** begin **

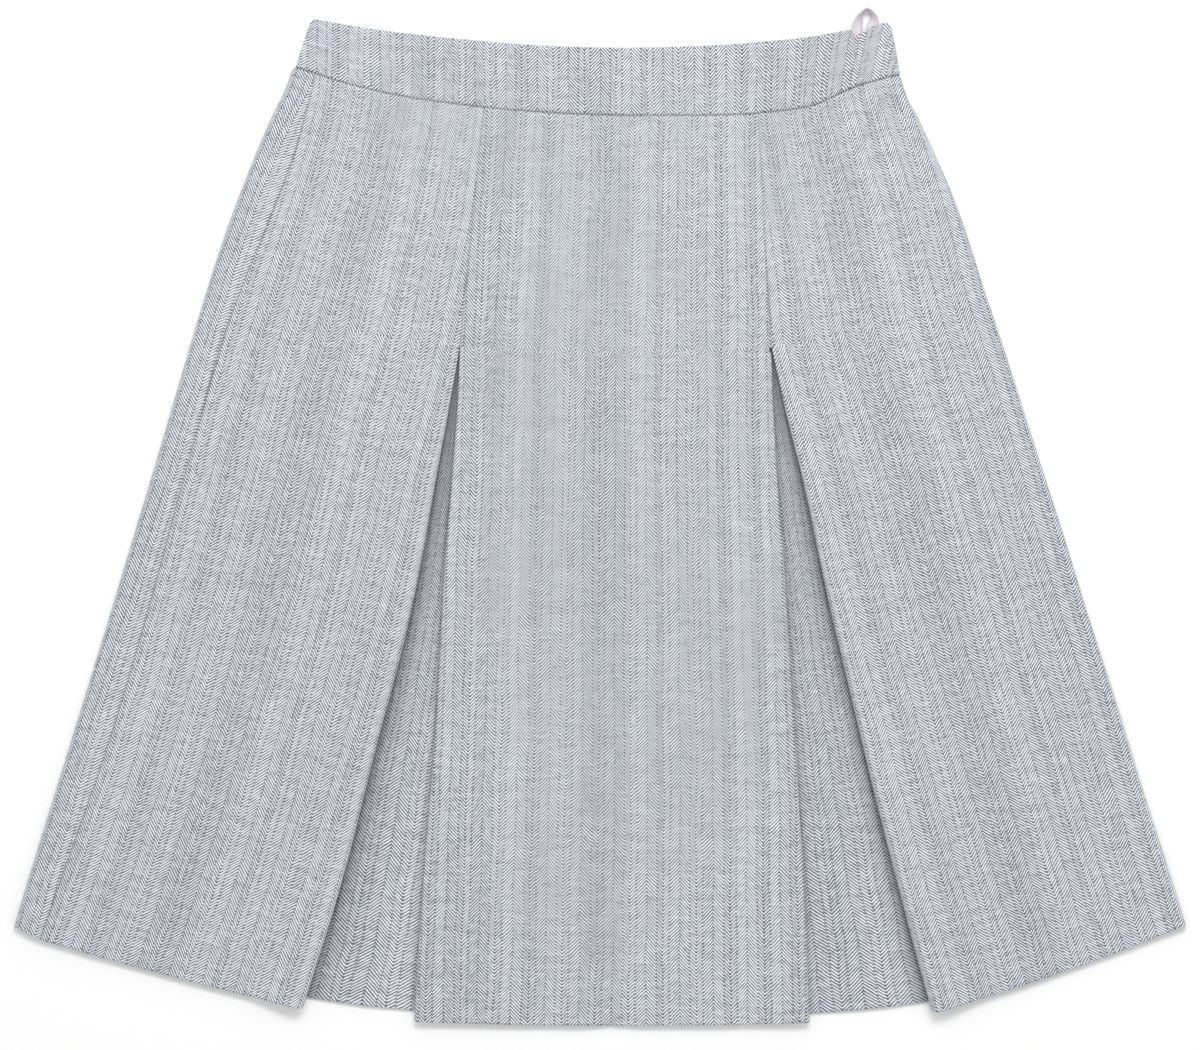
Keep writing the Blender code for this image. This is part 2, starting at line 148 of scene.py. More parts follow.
Strip = namedtuple("Strip", "y width")
STRIPS = (
    Strip(SIDE_SEAM_TOP, 14.0),
    Strip(245.0, 21.5),
    Strip(100.0, 19.0),
    Strip(-150.0, 23.5),
    Strip(-257.0, 19.0),
)

Pleat = namedtuple("Pleat", "y side_left centre_left centre_right side_right")
PLEATS = (
    Pleat(OPENING, -87.7, -87.4, 106.8, 107.1),
    Pleat(72.0, -93.5, -88.8, 107.9, 114.6),
    Pleat(23.0, -102.5, -92.5, 110.7, 126.5),
    Pleat(-30.0, -111.9, -96.8, 115.0, 137.6),
    Pleat(-94.0, -126.3, -100.4, 118.8, 152.3),
    Pleat(-142.0, -139.2, -103.3, 121.9, 163.8),
    Pleat(-222.0, -159.4, -110.0, 126.8, 183.7),
    Pleat(-307.0, -185.5, -115.4, 130.5, 206.5),
)

Waist = namedtuple("Waist", "x seam top")
WAIST = (
    Waist(-191.3, 280.6, 312.4),
    Waist(-146.0, 267.2, 304.7),
    Waist(-87.0, 257.2, 297.8),
    Waist(-29.0, 252.0, 293.4),
    Waist(41.0, 250.5, 292.8),
    Waist(108.0, 252.8, 296.7),
    Waist(135.0, 257.2, 299.8),
    Waist(156.0, 267.2, 303.4),
    Waist(187.0, 276.3, 309.6),
)

Hem = namedtuple("Hem", "x_start x_end start middle end")
STRIP_HEM = Hem(-366.2, -347.0, -256.6, -260.6, -264.0)
SIDE_LEFT_HEM = Hem(-347.0, -185.5, -264.2, -286.8, -306.4)
CENTRE_HEM = Hem(-115.4, 130.5, -315.4, -318.0, -316.0)
SIDE_RIGHT_HEM = Hem(206.5, 366.4, -308.8, -285.6, -256.6)
UNDERLAY_LEFT_HEM = Hem(-223.0, -78.0, -294.0, -305.6, -311.0)
UNDERLAY_RIGHT_HEM = Hem(92.0, 244.0, -311.5, -308.0, -297.0)
BACK_HEM = Hem(-366.2, 366.4, -256.6, -306.0, -256.6)

# Soft creases: the line that each follows, its half width and its depth. Each fades over a
# share of its length at both ends, and one that runs past the hem fades only at its upper end.
CREASE_FADE = 0.2
HEM_CREASE_FADE = 0.3
PAST_HEM = -300.0
Crease = namedtuple("Crease", "x0 y0 x1 y1 reach depth")
CREASES = (
    Crease(9.0, 30.0, 6.5, -330.0, 22.0, 1.3),
    Crease(9.3, -20.0, 6.5, -330.0, 4.0, 1.0),
    Crease(185.0, 266.0, 161.0, 208.0, 12.0, 5.4),
    Crease(163.0, 214.0, 146.0, 140.0, 13.0, 4.0),
    Crease(112.0, 240.0, 107.0, 158.0, 10.0, 0.9),
    Crease(-137.0, 241.0, -100.0, 186.0, 13.0, 1.1),
    Crease(-176.0, 246.0, -214.0, 132.0, 12.0, 0.9),
    Crease(-222.0, -27.0, -195.0, -176.0, 16.0, 1.3),
    Crease(-196.0, -168.0, -188.0, -240.0, 15.0, 0.9),
    Crease(209.0, 24.0, 206.0, -84.0, 15.0, 0.9),
    Crease(256.0, 24.0, 296.0, -88.0, 16.0, 1.1),
    Crease(-62.0, 120.0, -58.0, -40.0, 18.0, 0.5),
    Crease(70.0, 60.0, 76.0, -160.0, 20.0, 0.5),
)

# Slow unevenness of cloth that has been worn and pressed: wave lengths, angle, start, height.
Ripple = namedtuple("Ripple", "length angle start height")
RIPPLES = (
    Ripple(143.0, 12.0, 0.4, 0.16),
    Ripple(97.0, 71.0, 2.1, 0.12),
    Ripple(61.0, -18.0, 4.4, 0.08),
    Ripple(38.0, 5.0, 1.3, 0.045),
    Ripple(29.0, -64.0, 3.2, 0.03),
)

Ribbon = namedtuple("Ribbon", "number x y z turn")
RIBBON_LINE = (
    Ribbon(0, 160.2, 289.0, 2.85, 0.0),
    Ribbon(1, 160.3, 302.5, 2.85, 0.0),
    Ribbon(2, 161.3, 309.0, 3.0, 30.0),
    Ribbon(3, 163.2, 313.8, 3.4, 70.0),
    Ribbon(4, 166.8, 317.2, 3.6, 90.0),
    Ribbon(5, 170.4, 313.8, 3.4, 70.0),
    Ribbon(6, 171.3, 309.4, 3.0, 30.0),
    Ribbon(7, 170.0, 304.5, 2.85, 0.0),
    Ribbon(8, 169.7, 289.0, 2.85, 0.0),
)

# Painted shade where little light gets in: how dark, and over what distance it fades
SEAM_SHADE = 0.6
PLEAT_SEAM_SHADE = 0.12
SIDE_SEAM_SHADE = 0.25
SEAM_SHADE_REACH = 0.7
FOLD_SHADE = 0.66
SHADE_FADE = 6.0
CENTRE_SHADE = 0.4
CENTRE_SHADE_FADE = 2.5
# Colour that the painted shade darkens the cloth towards
DEEP_SHADE = (0.02, 0.02, 0.03)

# Meshes: size of a face, and the steps round a fold or a rolled edge
FACE = 3.2
BACK_FACE = 9.0
FOLD_STEPS = 10
ROLL_STEPS = 6
SEAM_STEPS = (0.5, 1.1, 1.9, 3.0)  # finer faces beside an edge
LEAN_ORDER = 3  # how freely the warp's lean follows the middle line of a panel
FAN = 0.5  # how far the warp lines spread with the panel instead of staying parallel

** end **

> _The request_:
Copy the material above, line for line.

> _Problem solution_:
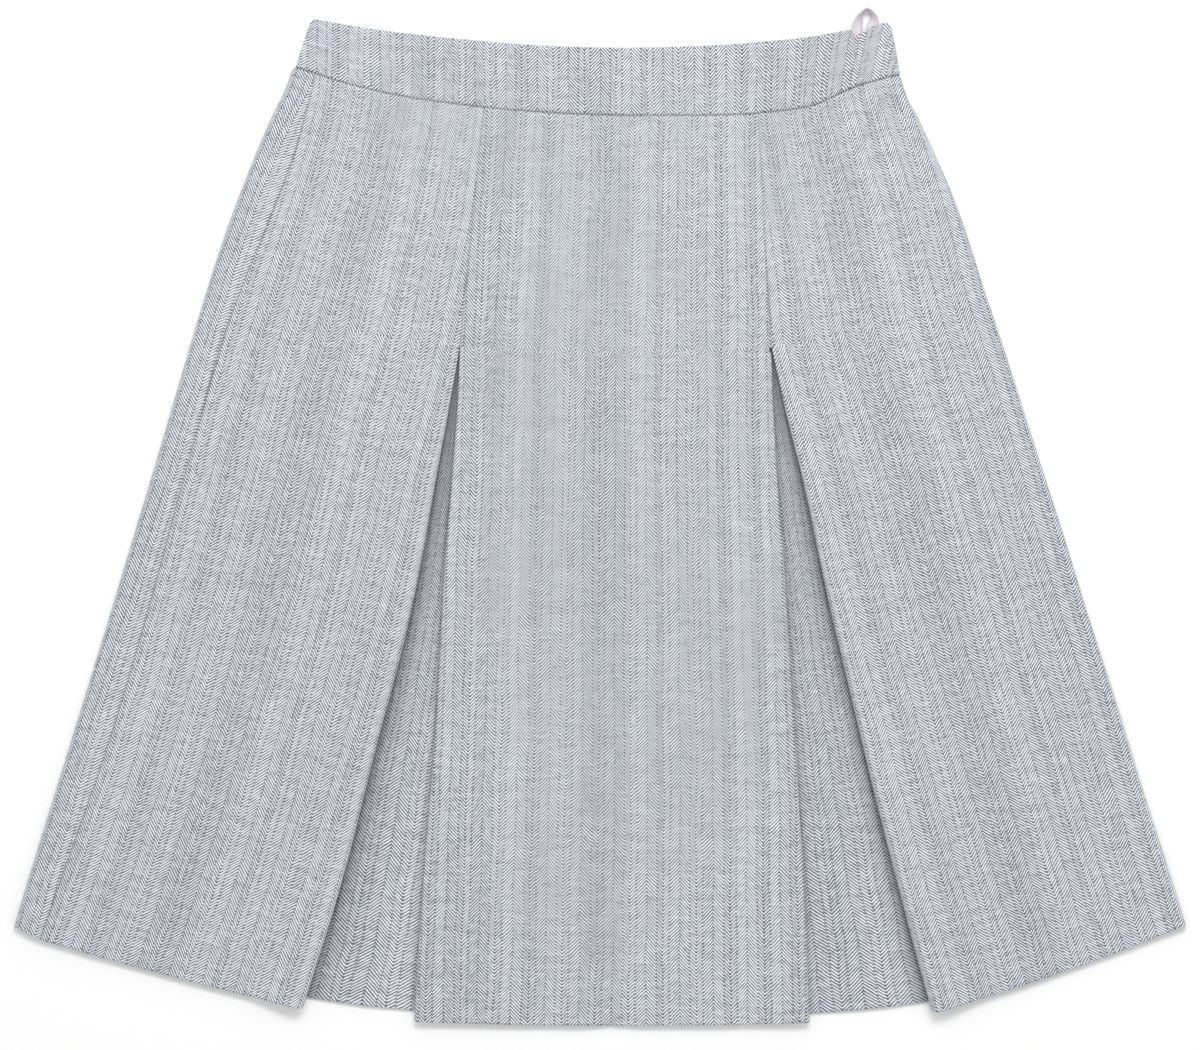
Keep writing the Blender code for this image. This is part 2, starting at line 148 of scene.py. More parts follow.
Strip = namedtuple("Strip", "y width")
STRIPS = (
    Strip(SIDE_SEAM_TOP, 14.0),
    Strip(245.0, 21.5),
    Strip(100.0, 19.0),
    Strip(-150.0, 23.5),
    Strip(-257.0, 19.0),
)

Pleat = namedtuple("Pleat", "y side_left centre_left centre_right side_right")
PLEATS = (
    Pleat(OPENING, -87.7, -87.4, 106.8, 107.1),
    Pleat(72.0, -93.5, -88.8, 107.9, 114.6),
    Pleat(23.0, -102.5, -92.5, 110.7, 126.5),
    Pleat(-30.0, -111.9, -96.8, 115.0, 137.6),
    Pleat(-94.0, -126.3, -100.4, 118.8, 152.3),
    Pleat(-142.0, -139.2, -103.3, 121.9, 163.8),
    Pleat(-222.0, -159.4, -110.0, 126.8, 183.7),
    Pleat(-307.0, -185.5, -115.4, 130.5, 206.5),
)

Waist = namedtuple("Waist", "x seam top")
WAIST = (
    Waist(-191.3, 280.6, 312.4),
    Waist(-146.0, 267.2, 304.7),
    Waist(-87.0, 257.2, 297.8),
    Waist(-29.0, 252.0, 293.4),
    Waist(41.0, 250.5, 292.8),
    Waist(108.0, 252.8, 296.7),
    Waist(135.0, 257.2, 299.8),
    Waist(156.0, 267.2, 303.4),
    Waist(187.0, 276.3, 309.6),
)

Hem = namedtuple("Hem", "x_start x_end start middle end")
STRIP_HEM = Hem(-366.2, -347.0, -256.6, -260.6, -264.0)
SIDE_LEFT_HEM = Hem(-347.0, -185.5, -264.2, -286.8, -306.4)
CENTRE_HEM = Hem(-115.4, 130.5, -315.4, -318.0, -316.0)
SIDE_RIGHT_HEM = Hem(206.5, 366.4, -308.8, -285.6, -256.6)
UNDERLAY_LEFT_HEM = Hem(-223.0, -78.0, -294.0, -305.6, -311.0)
UNDERLAY_RIGHT_HEM = Hem(92.0, 244.0, -311.5, -308.0, -297.0)
BACK_HEM = Hem(-366.2, 366.4, -256.6, -306.0, -256.6)

# Soft creases: the line that each follows, its half width and its depth. Each fades over a
# share of its length at both ends, and one that runs past the hem fades only at its upper end.
CREASE_FADE = 0.2
HEM_CREASE_FADE = 0.3
PAST_HEM = -300.0
Crease = namedtuple("Crease", "x0 y0 x1 y1 reach depth")
CREASES = (
    Crease(9.0, 30.0, 6.5, -330.0, 22.0, 1.3),
    Crease(9.3, -20.0, 6.5, -330.0, 4.0, 1.0),
    Crease(185.0, 266.0, 161.0, 208.0, 12.0, 5.4),
    Crease(163.0, 214.0, 146.0, 140.0, 13.0, 4.0),
    Crease(112.0, 240.0, 107.0, 158.0, 10.0, 0.9),
    Crease(-137.0, 241.0, -100.0, 186.0, 13.0, 1.1),
    Crease(-176.0, 246.0, -214.0, 132.0, 12.0, 0.9),
    Crease(-222.0, -27.0, -195.0, -176.0, 16.0, 1.3),
    Crease(-196.0, -168.0, -188.0, -240.0, 15.0, 0.9),
    Crease(209.0, 24.0, 206.0, -84.0, 15.0, 0.9),
    Crease(256.0, 24.0, 296.0, -88.0, 16.0, 1.1),
    Crease(-62.0, 120.0, -58.0, -40.0, 18.0, 0.5),
    Crease(70.0, 60.0, 76.0, -160.0, 20.0, 0.5),
)

# Slow unevenness of cloth that has been worn and pressed: wave lengths, angle, start, height.
Ripple = namedtuple("Ripple", "length angle start height")
RIPPLES = (
    Ripple(143.0, 12.0, 0.4, 0.16),
    Ripple(97.0, 71.0, 2.1, 0.12),
    Ripple(61.0, -18.0, 4.4, 0.08),
    Ripple(38.0, 5.0, 1.3, 0.045),
    Ripple(29.0, -64.0, 3.2, 0.03),
)

Ribbon = namedtuple("Ribbon", "number x y z turn")
RIBBON_LINE = (
    Ribbon(0, 160.2, 289.0, 2.85, 0.0),
    Ribbon(1, 160.3, 302.5, 2.85, 0.0),
    Ribbon(2, 161.3, 309.0, 3.0, 30.0),
    Ribbon(3, 163.2, 313.8, 3.4, 70.0),
    Ribbon(4, 166.8, 317.2, 3.6, 90.0),
    Ribbon(5, 170.4, 313.8, 3.4, 70.0),
    Ribbon(6, 171.3, 309.4, 3.0, 30.0),
    Ribbon(7, 170.0, 304.5, 2.85, 0.0),
    Ribbon(8, 169.7, 289.0, 2.85, 0.0),
)

# Painted shade where little light gets in: how dark, and over what distance it fades
SEAM_SHADE = 0.6
PLEAT_SEAM_SHADE = 0.12
SIDE_SEAM_SHADE = 0.25
SEAM_SHADE_REACH = 0.7
FOLD_SHADE = 0.66
SHADE_FADE = 6.0
CENTRE_SHADE = 0.4
CENTRE_SHADE_FADE = 2.5
# Colour that the painted shade darkens the cloth towards
DEEP_SHADE = (0.02, 0.02, 0.03)

# Meshes: size of a face, and the steps round a fold or a rolled edge
FACE = 3.2
BACK_FACE = 9.0
FOLD_STEPS = 10
ROLL_STEPS = 6
SEAM_STEPS = (0.5, 1.1, 1.9, 3.0)  # finer faces beside an edge
LEAN_ORDER = 3  # how freely the warp's lean follows the middle line of a panel
FAN = 0.5  # how far the warp lines spread with the panel instead of staying parallel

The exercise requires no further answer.